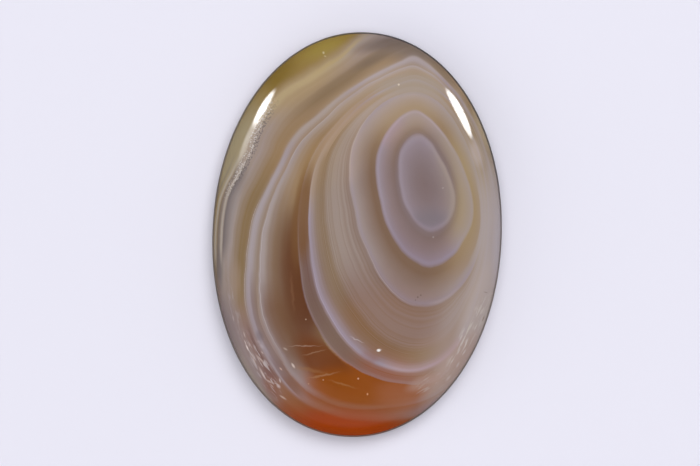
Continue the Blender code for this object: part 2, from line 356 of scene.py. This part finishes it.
# Small marks in and on the stone, as (name, colour, amount, oval as above).
MARKS = [
    ("glint", (255, 252, 250), 1.0, 2.32, -9.82, 0.21, 0.16, 10, 0.3),
    ("glint's glow", (225, 212, 208), 0.5, 2.35, -9.80, 0.34, 0.16, 14, 0.1),
    ("fleck in the corner", (206, 194, 156), 0.8, -3.65, 15.50, 0.13, 0.17, 20, 0.1),
    ("fleck under it", (196, 182, 140), 0.7, -3.50, 15.20, 0.16, 0.09, -20, 0.1),
    ("fleck at the top", (226, 212, 190), 0.8, 2.94, 13.04, 0.13, 0.13, 0, 0.2),
    ("fleck in the eye", (176, 164, 164), 0.5, 7.15, 4.35, 0.14, 0.10, 20, 0.2),
    ("fleck under the eye", (172, 162, 162), 0.5, 6.52, 0.10, 0.12, 0.12, 0, 0.2),
    ("fleck in the shadow", (205, 175, 150), 0.8, -4.04, -7.47, 0.09, 0.09, 0, 0.2),
    ("fleck in the amber", (228, 190, 160), 0.8, 0.69, -12.34, 0.11, 0.11, 0, 0.2),
    ("second amber fleck", (206, 168, 130), 0.6, -2.30, -12.60, 0.10, 0.10, 0, 0.2),
    ("third amber fleck", (206, 168, 130), 0.5, -3.55, -13.00, 0.09, 0.09, 0, 0.2),
    ("fleck by the foot", (220, 165, 120), 0.8, 1.55, -13.64, 0.11, 0.14, 0, 0.2),
    ("tick", (216, 198, 188), 0.85, -4.94, -11.50, 0.13, 0.36, 36, 0.2),
    ("crack end", (182, 162, 148), 0.7, -5.68, -10.10, 0.12, 0.30, 62, 0.2),
    ("notch", (114, 100, 104), 0.45, -7.95, -9.1, 0.45, 0.75, 24, 0.2),
    ("pit", (96, 78, 70), 0.7, 5.45, -5.10, 0.10, 0.12, 0, 0.2),
    ("second pit", (94, 78, 70), 0.7, 5.70, -4.92, 0.09, 0.09, 0, 0.2),
    ("third pit", (100, 82, 74), 0.6, 5.26, -5.36, 0.09, 0.08, 0, 0.2),
    ("upper fleck", (196, 178, 170), 0.5, -10.30, -7.70, 0.08, 0.40, 12, 0.1),
    ("upper streak", (206, 186, 178), 0.6, -9.27, -9.07, 0.08, 0.40, 21, 0.1),
    ("bright streak", (240, 226, 218), 0.85, -8.98, -10.16, 0.09, 0.42, 27, 0.1),
    ("bright streak's end", (220, 202, 194), 0.7, -9.16, -9.74, 0.07, 0.34, 25, 0.1),
    ("bright streak's twin", (210, 190, 182), 0.6, -8.81, -9.89, 0.07, 0.34, 18, 0.1),
    ("long streak", (200, 180, 170), 0.65, -8.39, -11.10, 0.09, 0.80, 24, 0.1),
    ("slanting streak", (206, 184, 174), 0.65, -7.82, -11.08, 0.12, 0.66, 47, 0.1),
    ("broad streak", (210, 190, 180), 0.7, -7.61, -12.24, 0.13, 0.80, 31, 0.1),
    ("soft patch", (186, 172, 174), 0.5, -7.72, -9.98, 0.20, 0.44, 40, 0.1),
    ("soft patch 2", (178, 162, 160), 0.5, -8.00, -9.60, 0.16, 0.24, 48, 0.1),
    ("short streak", (200, 182, 174), 0.6, -7.66, -10.52, 0.08, 0.20, 44, 0.2),
    ("curl", (204, 184, 176), 0.65, -6.95, -12.99, 0.12, 0.52, 63, 0.1),
    ("curl's tip", (216, 202, 198), 0.7, -6.02, -12.86, 0.10, 0.30, 20, 0.1),
    ("curl's end", (208, 192, 190), 0.65, -6.13, -13.34, 0.19, 0.32, 50, 0.1),
    ("curl's middle", (196, 178, 172), 0.6, -6.33, -13.16, 0.07, 0.44, 70, 0.1),
    ("curl's foot", (198, 176, 166), 0.6, -6.70, -13.35, 0.08, 0.36, 45, 0.1),
    ("tan streak", (214, 180, 160), 0.7, -5.99, -11.84, 0.09, 0.24, 45, 0.2),
    ("lowest streak", (210, 186, 170), 0.7, -5.70, -14.31, 0.12, 0.50, 60, 0.1),
    ("right glint", (214, 204, 198), 0.6, 9.82, -8.83, 0.09, 0.56, -14, 0.1),
    ("right glint 2", (206, 196, 190), 0.55, 9.70, -9.66, 0.10, 0.46, -30, 0.1),
    ("right streak", (196, 182, 178), 0.6, 9.20, -10.79, 0.13, 0.42, -27, 0.1),
    ("right streak 2", (196, 178, 172), 0.6, 8.46, -11.94, 0.16, 0.50, -38, 0.1),
    ("right line", (196, 186, 172), 0.5, 9.97, -7.60, 0.08, 0.90, -18, 0.2),
    ("right rim line", (196, 186, 172), 0.35, 11.12, -7.10, 0.08, 0.50, -20, 0.2),
    ("right dark line", (120, 104, 88), 0.6, 11.22, -6.70, 0.07, 0.40, -18, 0.2),
    ("right tick", (132, 120, 114), 0.6, 11.30, -4.43, 0.06, 0.26, 76, 0.2),
]
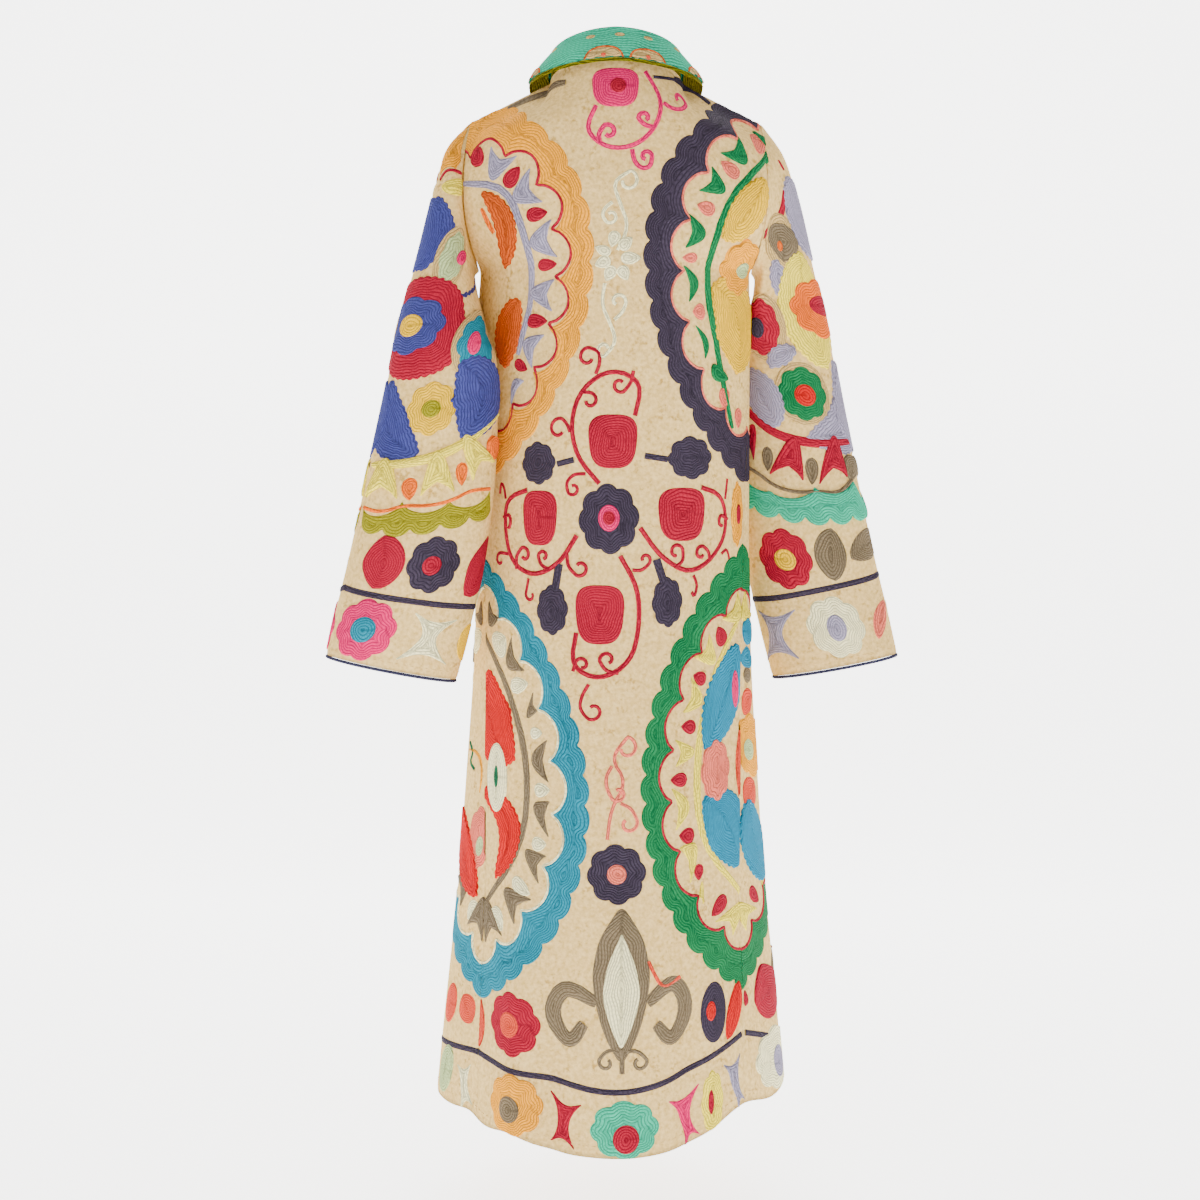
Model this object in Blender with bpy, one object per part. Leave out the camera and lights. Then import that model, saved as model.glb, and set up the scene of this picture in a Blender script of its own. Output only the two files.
□ □ □
▸ Task goal: Take the entries and copy them out exactly.

▸ Response to the task:
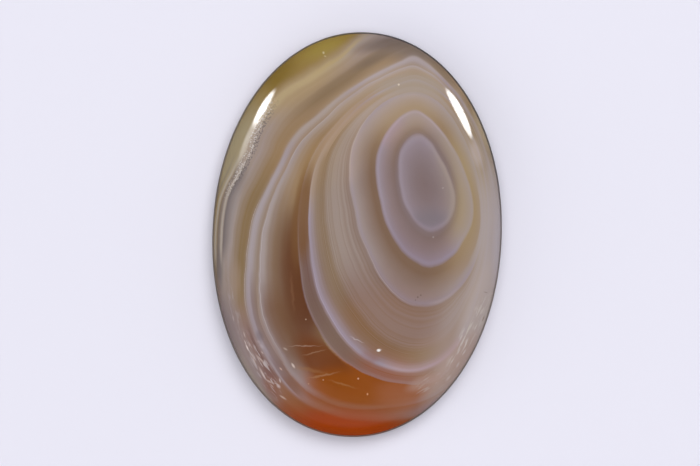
Continue the Blender code for this object: part 2, from line 356 of scene.py. This part finishes it.
# Small marks in and on the stone, as (name, colour, amount, oval as above).
MARKS = [
    ("glint", (255, 252, 250), 1.0, 2.32, -9.82, 0.21, 0.16, 10, 0.3),
    ("glint's glow", (225, 212, 208), 0.5, 2.35, -9.80, 0.34, 0.16, 14, 0.1),
    ("fleck in the corner", (206, 194, 156), 0.8, -3.65, 15.50, 0.13, 0.17, 20, 0.1),
    ("fleck under it", (196, 182, 140), 0.7, -3.50, 15.20, 0.16, 0.09, -20, 0.1),
    ("fleck at the top", (226, 212, 190), 0.8, 2.94, 13.04, 0.13, 0.13, 0, 0.2),
    ("fleck in the eye", (176, 164, 164), 0.5, 7.15, 4.35, 0.14, 0.10, 20, 0.2),
    ("fleck under the eye", (172, 162, 162), 0.5, 6.52, 0.10, 0.12, 0.12, 0, 0.2),
    ("fleck in the shadow", (205, 175, 150), 0.8, -4.04, -7.47, 0.09, 0.09, 0, 0.2),
    ("fleck in the amber", (228, 190, 160), 0.8, 0.69, -12.34, 0.11, 0.11, 0, 0.2),
    ("second amber fleck", (206, 168, 130), 0.6, -2.30, -12.60, 0.10, 0.10, 0, 0.2),
    ("third amber fleck", (206, 168, 130), 0.5, -3.55, -13.00, 0.09, 0.09, 0, 0.2),
    ("fleck by the foot", (220, 165, 120), 0.8, 1.55, -13.64, 0.11, 0.14, 0, 0.2),
    ("tick", (216, 198, 188), 0.85, -4.94, -11.50, 0.13, 0.36, 36, 0.2),
    ("crack end", (182, 162, 148), 0.7, -5.68, -10.10, 0.12, 0.30, 62, 0.2),
    ("notch", (114, 100, 104), 0.45, -7.95, -9.1, 0.45, 0.75, 24, 0.2),
    ("pit", (96, 78, 70), 0.7, 5.45, -5.10, 0.10, 0.12, 0, 0.2),
    ("second pit", (94, 78, 70), 0.7, 5.70, -4.92, 0.09, 0.09, 0, 0.2),
    ("third pit", (100, 82, 74), 0.6, 5.26, -5.36, 0.09, 0.08, 0, 0.2),
    ("upper fleck", (196, 178, 170), 0.5, -10.30, -7.70, 0.08, 0.40, 12, 0.1),
    ("upper streak", (206, 186, 178), 0.6, -9.27, -9.07, 0.08, 0.40, 21, 0.1),
    ("bright streak", (240, 226, 218), 0.85, -8.98, -10.16, 0.09, 0.42, 27, 0.1),
    ("bright streak's end", (220, 202, 194), 0.7, -9.16, -9.74, 0.07, 0.34, 25, 0.1),
    ("bright streak's twin", (210, 190, 182), 0.6, -8.81, -9.89, 0.07, 0.34, 18, 0.1),
    ("long streak", (200, 180, 170), 0.65, -8.39, -11.10, 0.09, 0.80, 24, 0.1),
    ("slanting streak", (206, 184, 174), 0.65, -7.82, -11.08, 0.12, 0.66, 47, 0.1),
    ("broad streak", (210, 190, 180), 0.7, -7.61, -12.24, 0.13, 0.80, 31, 0.1),
    ("soft patch", (186, 172, 174), 0.5, -7.72, -9.98, 0.20, 0.44, 40, 0.1),
    ("soft patch 2", (178, 162, 160), 0.5, -8.00, -9.60, 0.16, 0.24, 48, 0.1),
    ("short streak", (200, 182, 174), 0.6, -7.66, -10.52, 0.08, 0.20, 44, 0.2),
    ("curl", (204, 184, 176), 0.65, -6.95, -12.99, 0.12, 0.52, 63, 0.1),
    ("curl's tip", (216, 202, 198), 0.7, -6.02, -12.86, 0.10, 0.30, 20, 0.1),
    ("curl's end", (208, 192, 190), 0.65, -6.13, -13.34, 0.19, 0.32, 50, 0.1),
    ("curl's middle", (196, 178, 172), 0.6, -6.33, -13.16, 0.07, 0.44, 70, 0.1),
    ("curl's foot", (198, 176, 166), 0.6, -6.70, -13.35, 0.08, 0.36, 45, 0.1),
    ("tan streak", (214, 180, 160), 0.7, -5.99, -11.84, 0.09, 0.24, 45, 0.2),
    ("lowest streak", (210, 186, 170), 0.7, -5.70, -14.31, 0.12, 0.50, 60, 0.1),
    ("right glint", (214, 204, 198), 0.6, 9.82, -8.83, 0.09, 0.56, -14, 0.1),
    ("right glint 2", (206, 196, 190), 0.55, 9.70, -9.66, 0.10, 0.46, -30, 0.1),
    ("right streak", (196, 182, 178), 0.6, 9.20, -10.79, 0.13, 0.42, -27, 0.1),
    ("right streak 2", (196, 178, 172), 0.6, 8.46, -11.94, 0.16, 0.50, -38, 0.1),
    ("right line", (196, 186, 172), 0.5, 9.97, -7.60, 0.08, 0.90, -18, 0.2),
    ("right rim line", (196, 186, 172), 0.35, 11.12, -7.10, 0.08, 0.50, -20, 0.2),
    ("right dark line", (120, 104, 88), 0.6, 11.22, -6.70, 0.07, 0.40, -18, 0.2),
    ("right tick", (132, 120, 114), 0.6, 11.30, -4.43, 0.06, 0.26, 76, 0.2),
]
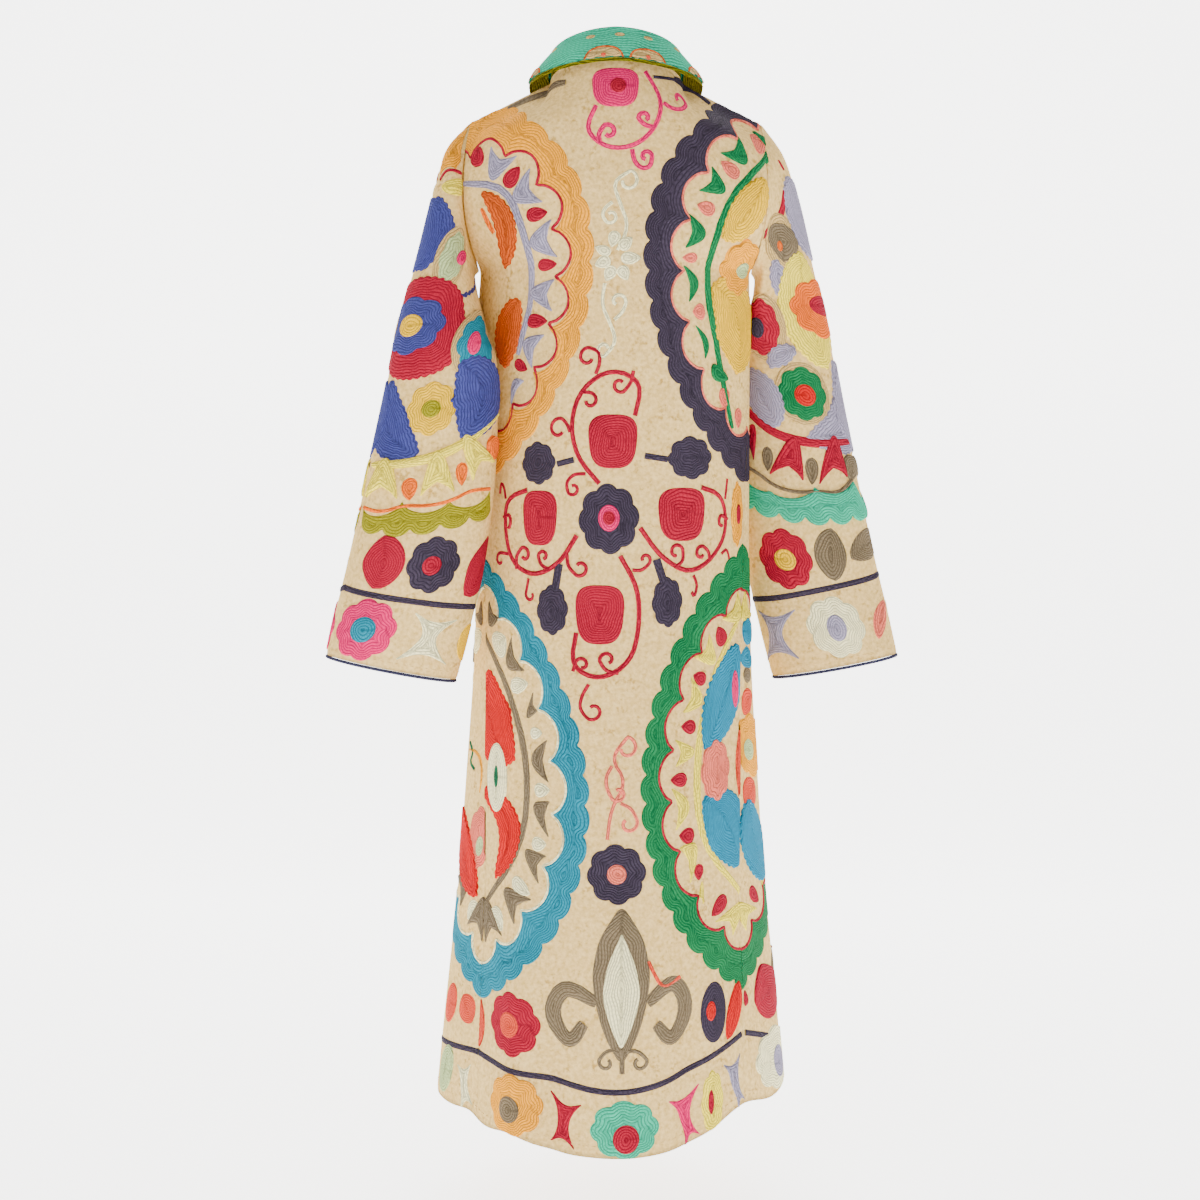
Model this object in Blender with bpy, one object per part. Leave out the camera and lights. Then import that model, saved as model.glb, and set up the scene of this picture in a Blender script of its own. Output only the two files.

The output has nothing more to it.